▶ **DATA PROVIDED**:

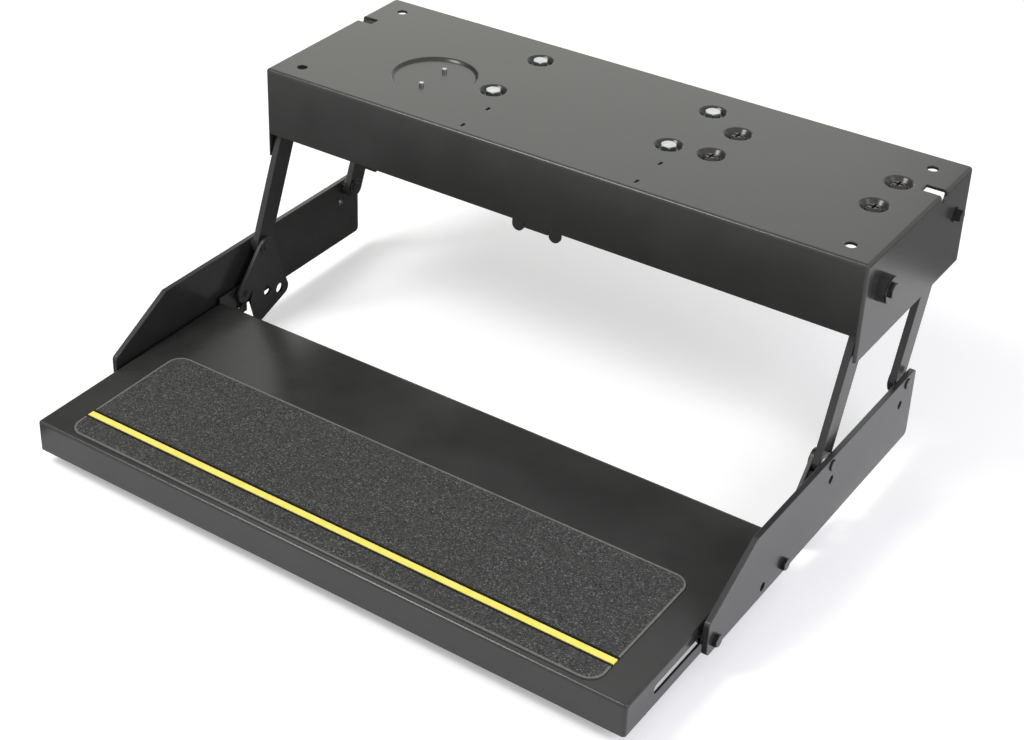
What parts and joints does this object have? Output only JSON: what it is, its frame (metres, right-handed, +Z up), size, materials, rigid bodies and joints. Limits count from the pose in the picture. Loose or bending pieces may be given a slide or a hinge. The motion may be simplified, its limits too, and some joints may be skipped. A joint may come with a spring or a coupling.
{
  "type": "electric rv step",
  "caption": "Powered single entry step for a caravan: a folded frame bolts under the floor, and swinging arms carry side plates with a sliding tread.",
  "frame": {"origin": "middle of the frame's bolt rectangle, on the top face that meets the floor of the vehicle", "axes": "+X to the right along the frame, +Y to the rear, towards the vehicle, +Z up out of the top face"},
  "size_m": [0.6334, 0.5376, 0.2585],
  "materials": {
    "black_powder_coat": "satin powder coat",
    "zinc_steel": "bright zinc plate",
    "machined_steel": "oiled machined steel",
    "cast_housing": "die-cast",
    "bearing_plastic": "natural nylon",
    "control_plastic": "moulded",
    "dark_screw": "black zinc",
    "rubber": "matt",
    "grip_mat": "mineral grit in resin",
    "yellow_stripe": "fine grit"
  },
  "bodies": {
    "frame": {"step_frame": "black_powder_coat", "shaft_bearing_left": "black_powder_coat", "shaft_bearing_right": "black_powder_coat", "shaft_hanger_left": "black_powder_coat", "shaft_hanger_right": "black_powder_coat", "hanger_bushes": "bearing_plastic", "rear_pivot_bolts": "zinc_steel", "rear_pivot_nuts": "zinc_steel", "rear_pivot_washers": "zinc_steel", "sector_pedestal": "cast_housing", "pedestal_studs": "zinc_steel", "pedestal_nuts": "zinc_steel", "motor_cradle": "black_powder_coat", "gearbox_housing": "cast_housing", "motor_can": "black_powder_coat", "motor_end_cap": "cast_housing", "motor_strap": "zinc_steel", "motor_bolts": "zinc_steel", "motor_nuts": "zinc_steel", "control_unit": "control_plastic", "control_socket": "control_plastic", "control_screws": "dark_screw", "control_nuts": "zinc_steel", "stop_bumper": "rubber"},
    "front_swing": {"front_shaft": "zinc_steel", "front_arm_left": "black_powder_coat", "front_arm_right": "black_powder_coat", "shaft_end_bolts": "zinc_steel", "slide_lever_left": "zinc_steel", "slide_lever_right": "zinc_steel", "slide_pins": "zinc_steel", "shaft_lever": "machined_steel", "lever_pin": "zinc_steel"},
    "rear_swing": {"rear_arm_left": "black_powder_coat", "rear_arm_right": "black_powder_coat"},
    "side_plates": {"side_plate_left": "black_powder_coat", "side_plate_right": "black_powder_coat", "lower_pivot_rivets": "zinc_steel", "lower_pivot_washers": "zinc_steel", "slide_bolts": "zinc_steel", "slide_bushes": "bearing_plastic", "slide_nuts": "zinc_steel"},
    "tread": {"tread": "black_powder_coat", "grip_mat": "grip_mat", "yellow_stripe": "yellow_stripe"},
    "sector": {"sector_gear": "machined_steel", "sector_shaft": "machined_steel", "crank": "machined_steel", "crank_pin": "zinc_steel"},
    "rod": {"drive_rod": "machined_steel"},
    "pinion": {"pinion": "machined_steel"}
  },
  "joints": [
    {"name": "front_arm_swing", "type": "hinge", "parent": "frame", "child": "front_swing", "pos_m": [0, -0.0691, -0.035], "axis": [1, 0, 0], "range_deg": [0, 86]},
    {"name": "rear_arm_swing", "type": "hinge", "parent": "frame", "child": "rear_swing", "pos_m": [0, 0.0779, -0.035], "axis": [1, 0, 0], "range_deg": [0, 86]},
    {"name": "side_plate_pivot", "type": "hinge", "parent": "front_swing", "child": "side_plates", "pos_m": [0, -0.1265, -0.1765], "axis": [1, 0, 0], "range_deg": [-86, 0]},
    {"name": "tread_slide", "type": "slide", "parent": "side_plates", "child": "tread", "axis": [0, 1, 0], "range_m": [0, 0.0727]},
    {"name": "sector_swing", "type": "hinge", "parent": "frame", "child": "sector", "pos_m": [0, -0.02016, -0.046], "axis": [1, 0, 0], "range_deg": [0, 86]},
    {"name": "rod_pivot", "type": "hinge", "parent": "sector", "child": "rod", "pos_m": [0, -0.03923, -0.07653], "axis": [1, 0, 0], "range_deg": [-86, 0]},
    {"name": "pinion_spin", "type": "hinge", "parent": "frame", "child": "pinion", "pos_m": [0, 0.0255, -0.04039], "axis": [1, 0, 0], "range_deg": [-197, 0]}
  ],
  "couplings": [
    {"joint": "rear_arm_swing", "follows": "front_arm_swing", "ratio": 1},
    {"joint": "side_plate_pivot", "follows": "front_arm_swing", "ratio": -1},
    {"joint": "tread_slide", "follows": "front_arm_swing", "m_per_rad": 0.0484},
    {"joint": "sector_swing", "follows": "front_arm_swing", "ratio": 1},
    {"joint": "rod_pivot", "follows": "front_arm_swing", "ratio": -1},
    {"joint": "pinion_spin", "follows": "front_arm_swing", "ratio": -2.2857}
  ]
}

▶ **SHORT TASK**: Repeat every line of the data, exactly and in full.

▶ **IN RESPONSE**:
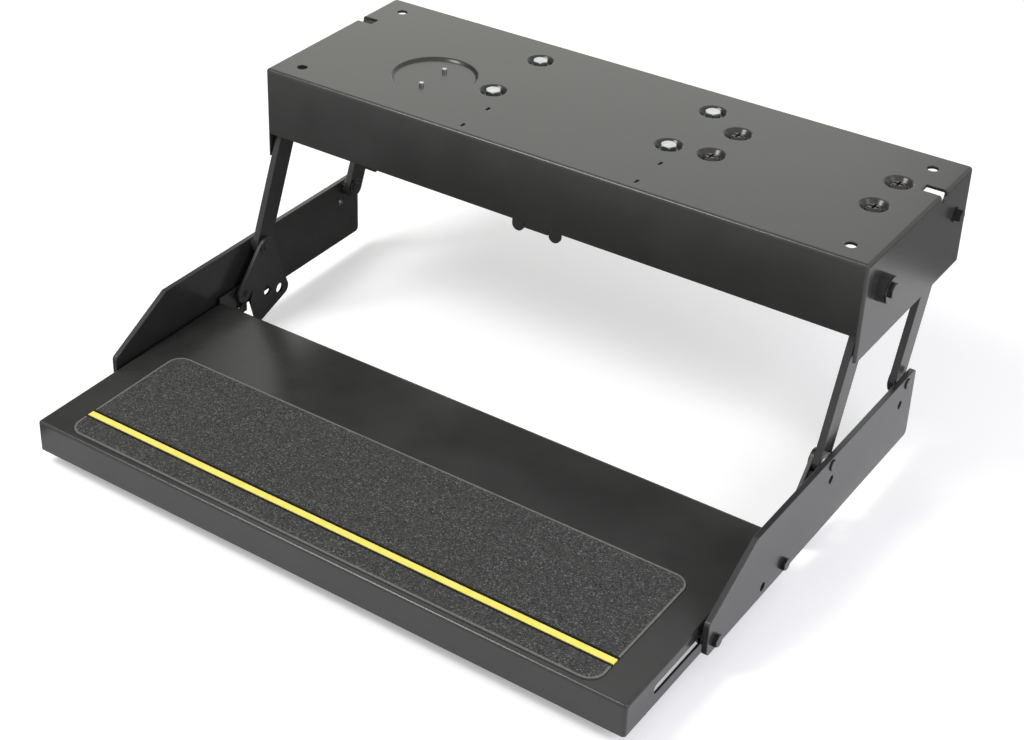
What parts and joints does this object have? Output only JSON: what it is, its frame (metres, right-handed, +Z up), size, materials, rigid bodies and joints. Limits count from the pose in the picture. Loose or bending pieces may be given a slide or a hinge. The motion may be simplified, its limits too, and some joints may be skipped. A joint may come with a spring or a coupling.
{
  "type": "electric rv step",
  "caption": "Powered single entry step for a caravan: a folded frame bolts under the floor, and swinging arms carry side plates with a sliding tread.",
  "frame": {"origin": "middle of the frame's bolt rectangle, on the top face that meets the floor of the vehicle", "axes": "+X to the right along the frame, +Y to the rear, towards the vehicle, +Z up out of the top face"},
  "size_m": [0.6334, 0.5376, 0.2585],
  "materials": {
    "black_powder_coat": "satin powder coat",
    "zinc_steel": "bright zinc plate",
    "machined_steel": "oiled machined steel",
    "cast_housing": "die-cast",
    "bearing_plastic": "natural nylon",
    "control_plastic": "moulded",
    "dark_screw": "black zinc",
    "rubber": "matt",
    "grip_mat": "mineral grit in resin",
    "yellow_stripe": "fine grit"
  },
  "bodies": {
    "frame": {"step_frame": "black_powder_coat", "shaft_bearing_left": "black_powder_coat", "shaft_bearing_right": "black_powder_coat", "shaft_hanger_left": "black_powder_coat", "shaft_hanger_right": "black_powder_coat", "hanger_bushes": "bearing_plastic", "rear_pivot_bolts": "zinc_steel", "rear_pivot_nuts": "zinc_steel", "rear_pivot_washers": "zinc_steel", "sector_pedestal": "cast_housing", "pedestal_studs": "zinc_steel", "pedestal_nuts": "zinc_steel", "motor_cradle": "black_powder_coat", "gearbox_housing": "cast_housing", "motor_can": "black_powder_coat", "motor_end_cap": "cast_housing", "motor_strap": "zinc_steel", "motor_bolts": "zinc_steel", "motor_nuts": "zinc_steel", "control_unit": "control_plastic", "control_socket": "control_plastic", "control_screws": "dark_screw", "control_nuts": "zinc_steel", "stop_bumper": "rubber"},
    "front_swing": {"front_shaft": "zinc_steel", "front_arm_left": "black_powder_coat", "front_arm_right": "black_powder_coat", "shaft_end_bolts": "zinc_steel", "slide_lever_left": "zinc_steel", "slide_lever_right": "zinc_steel", "slide_pins": "zinc_steel", "shaft_lever": "machined_steel", "lever_pin": "zinc_steel"},
    "rear_swing": {"rear_arm_left": "black_powder_coat", "rear_arm_right": "black_powder_coat"},
    "side_plates": {"side_plate_left": "black_powder_coat", "side_plate_right": "black_powder_coat", "lower_pivot_rivets": "zinc_steel", "lower_pivot_washers": "zinc_steel", "slide_bolts": "zinc_steel", "slide_bushes": "bearing_plastic", "slide_nuts": "zinc_steel"},
    "tread": {"tread": "black_powder_coat", "grip_mat": "grip_mat", "yellow_stripe": "yellow_stripe"},
    "sector": {"sector_gear": "machined_steel", "sector_shaft": "machined_steel", "crank": "machined_steel", "crank_pin": "zinc_steel"},
    "rod": {"drive_rod": "machined_steel"},
    "pinion": {"pinion": "machined_steel"}
  },
  "joints": [
    {"name": "front_arm_swing", "type": "hinge", "parent": "frame", "child": "front_swing", "pos_m": [0, -0.0691, -0.035], "axis": [1, 0, 0], "range_deg": [0, 86]},
    {"name": "rear_arm_swing", "type": "hinge", "parent": "frame", "child": "rear_swing", "pos_m": [0, 0.0779, -0.035], "axis": [1, 0, 0], "range_deg": [0, 86]},
    {"name": "side_plate_pivot", "type": "hinge", "parent": "front_swing", "child": "side_plates", "pos_m": [0, -0.1265, -0.1765], "axis": [1, 0, 0], "range_deg": [-86, 0]},
    {"name": "tread_slide", "type": "slide", "parent": "side_plates", "child": "tread", "axis": [0, 1, 0], "range_m": [0, 0.0727]},
    {"name": "sector_swing", "type": "hinge", "parent": "frame", "child": "sector", "pos_m": [0, -0.02016, -0.046], "axis": [1, 0, 0], "range_deg": [0, 86]},
    {"name": "rod_pivot", "type": "hinge", "parent": "sector", "child": "rod", "pos_m": [0, -0.03923, -0.07653], "axis": [1, 0, 0], "range_deg": [-86, 0]},
    {"name": "pinion_spin", "type": "hinge", "parent": "frame", "child": "pinion", "pos_m": [0, 0.0255, -0.04039], "axis": [1, 0, 0], "range_deg": [-197, 0]}
  ],
  "couplings": [
    {"joint": "rear_arm_swing", "follows": "front_arm_swing", "ratio": 1},
    {"joint": "side_plate_pivot", "follows": "front_arm_swing", "ratio": -1},
    {"joint": "tread_slide", "follows": "front_arm_swing", "m_per_rad": 0.0484},
    {"joint": "sector_swing", "follows": "front_arm_swing", "ratio": 1},
    {"joint": "rod_pivot", "follows": "front_arm_swing", "ratio": -1},
    {"joint": "pinion_spin", "follows": "front_arm_swing", "ratio": -2.2857}
  ]
}